After spending a day with business banking clients, do you walk away feeling that more of them dislike your bank than like it?

Your instinct is probably right. According to the 2013 Gallup Business Banking study, 32% of businesses are actively disengaged (emotionally detached and actively antagonistic) with their primary bank, while just 26% of businesses are fully engaged (emotionally attached and rationally loyal). Believe it or not, your business clients have feelings, and chances are you're hurting them.

You can inspire more of your business banking clients to be fully engaged simply by taking their feelings into consideration. These clients, just like consumers, want exceptional, personal service and to have their bank meet their product and credit needs.


Given these findings, the two most important things business banking leaders can do to drive engagement are:

1. Maintain a relentless focus on the customer: Banks must have a methodologically solid, actionable, and credible business banking customer engagement program. Such a program has to drive and hold everyone in the business banking organization accountable to a high standard of service. This will show your customers and your employees that you take their business, and their feelings, seriously. Internal messaging related to this effort must be strong -- and it has to resonate from the top of the organization on down.

2. Break down organizational barriers that hinder engagement: Cross-functional problems can easily crop up in business banking and cause major issues with service and product delivery. Does any of this sound familiar?

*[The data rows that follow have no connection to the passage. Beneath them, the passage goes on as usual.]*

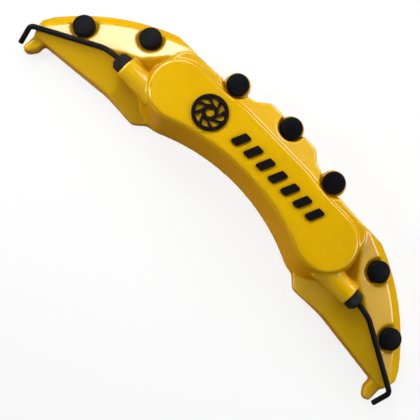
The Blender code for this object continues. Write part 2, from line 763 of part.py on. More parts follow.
def bracket_screw(name, post, side):
    """A pan-head screw with a cross recess, its head below the washer."""
    x, y, end_z, _, _ = post
    seat = end_z - GAP - BRACKET_SHEET - GAP - WASHER_SHEET - GAP
    tip_loss, tip_length = SCREW_TIP
    profile = [
        (0.0, SHANK_LENGTH), (SCREW_RADIUS - tip_loss, SHANK_LENGTH),
        (SCREW_RADIUS, SHANK_LENGTH - tip_length), (SCREW_RADIUS, 0.0), (HEAD_RADIUS, 0.0),
    ]
    profile += [(HEAD_RADIUS - loss, rise - HEAD_HEIGHT) for loss, rise in HEAD_DOME]
    profile.append((0.0, -HEAD_HEIGHT))
    screw = turned(name, profile, 24)
    apply_modifiers(screw)
    span, width, depth = CROSS
    for across, along in ((span, width), (width, span)):
        low = (-across / 2, -along / 2, -HEAD_HEIGHT - THROUGH)
        high = (across / 2, along / 2, depth - HEAD_HEIGHT)
        combine(screw, block("recess", low, high), "DIFFERENCE")
    screw.name = name
    screw.location = Vector((side * x, y, seat)) * MM
    return screw


def bracket_washer(name, post, side):
    x, y, end_z, _, _ = post
    top = end_z - GAP - BRACKET_SHEET - GAP
    bore = SCREW_RADIUS + GAP
    washer = turned(name, [
        (bore, 0.0), (WASHER_RADIUS - WASHER_EDGE, 0.0), (WASHER_RADIUS, -WASHER_EDGE),
        (WASHER_RADIUS, -WASHER_SHEET), (bore, -WASHER_SHEET), (bore, 0.0),
    ], 28)
    washer.location = Vector((side * x, y, top)) * MM
    return washer


def foam_pad(name, side):
    """A soft adhesive pad under the roof beside the rib, with rounded corners."""
    (x0, x1), (y0, y1) = PAD_X, PAD_Y
    middle = (x0 + x1) / 2
    rounds = [(x, y, PAD_CORNER) for x, y in ((x1, y0), (x1, y1), (x0, y1), (x0, y0))]
    outline = rounded([(middle, y0, 0)] + rounds + [(middle, y0, 0)], 3)[:-1]
    roof = BODY_TOP - WALL - GAP
    face = roof - PAD_THICKNESS
    pad = loft(name, [(inset(outline, PAD_DRAW[0]), face), (outline, face + PAD_DRAW[1]), (outline, roof)])
    return on_side(pad, name, side)


# ---------------------------------------------------------------- the assembly

def main():
    clear_scene()
    parts = new_collection("caliper_cover")
    root = bpy.data.objects.new("caliper_cover_root", None)
    root.location = (0.0, -CENTRE_Y * MM, 0.0)
    parts.objects.link(root)

    yellow = material("yellow_abs", (0.80, 0.52, 0.0), 0.28)
    black = material("black_plastic", (0.012, 0.012, 0.014), 0.35)
    pipe_black = material("pipe_black", (0.02, 0.02, 0.022), 0.3)
    ink = material("emblem_black", (0.01, 0.01, 0.01), 0.4)
    steel = material("stainless", (0.55, 0.55, 0.56), 0.32, 1.0)
    foam = material("foam_grey", (0.08, 0.08, 0.085), 0.9)

    place(cover_shell(), parts, yellow, root)
    ordered = [(-x, y) for x, y in CAP_PLACES[:0:-1]] + list(CAP_PLACES)
    for number, (x, y) in enumerate(ordered, 1):
        place(bolt_cap(f"bolt_cap_{number}", x, y), parts, black, root)
    for label, side in (("left", -1), ("right", 1)):
        place(pipe(f"pipe_{label}", side), parts, pipe_black, root)
        place(pipe_nut(f"pipe_nut_{label}", side), parts, pipe_black, root)
        place(foam_pad(f"foam_pad_{label}", side), parts, foam, root)
    place(emblem_disc(), parts, ink, root)
    for index in range(STRIPES):
        place(emblem_stripe(index), parts, ink, root)
    places = [("wing", -1), ("centre", -1), ("centre", 1), ("wing", 1)]
    for number, (which, side) in enumerate(places, 1):
        post = POSTS[which]
        place(bracket(f"bracket_{number}", post, side), parts, steel, root)
        place(bracket_washer(f"bracket_washer_{number}", post, side), parts, steel, root)
        place(bracket_screw(f"bracket_screw_{number}", post, side), parts, steel, root)
    bpy.context.view_layer.update()


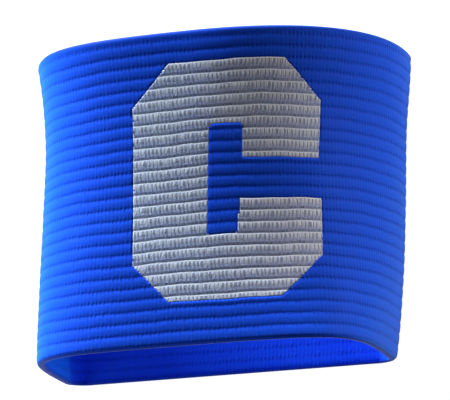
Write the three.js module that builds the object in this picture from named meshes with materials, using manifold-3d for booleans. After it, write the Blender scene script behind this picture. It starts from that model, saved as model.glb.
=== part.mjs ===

  • Credit operations uses different IT systems than business banking relationship managers, and the two systems don't talk to each other, nor do the people involved.
  • Compensation for relationship managers is more focused on acquiring new clients than on growing current clients and maintaining good relationships with your most profitable accounts. (Oh, and by the way: Do you even know who your most profitable clients are?)
  • Products are developed and launched with haphazard priority based on what can be put to market fastest, rather than what customers actually want.
  • Corporate marketing has a relentless focus on increasing confidence in the bank, but front-line employees who deal with customers can't articulate what that means and why it's important.
Pockets of well-meaning employees have probably found ways to manage around these broken systems. Nevertheless, banks must take a high level, top-down approach to cross-functional initiatives to truly drive bank-wide customer engagement. This approach works for the good of everyone -- employees and customers.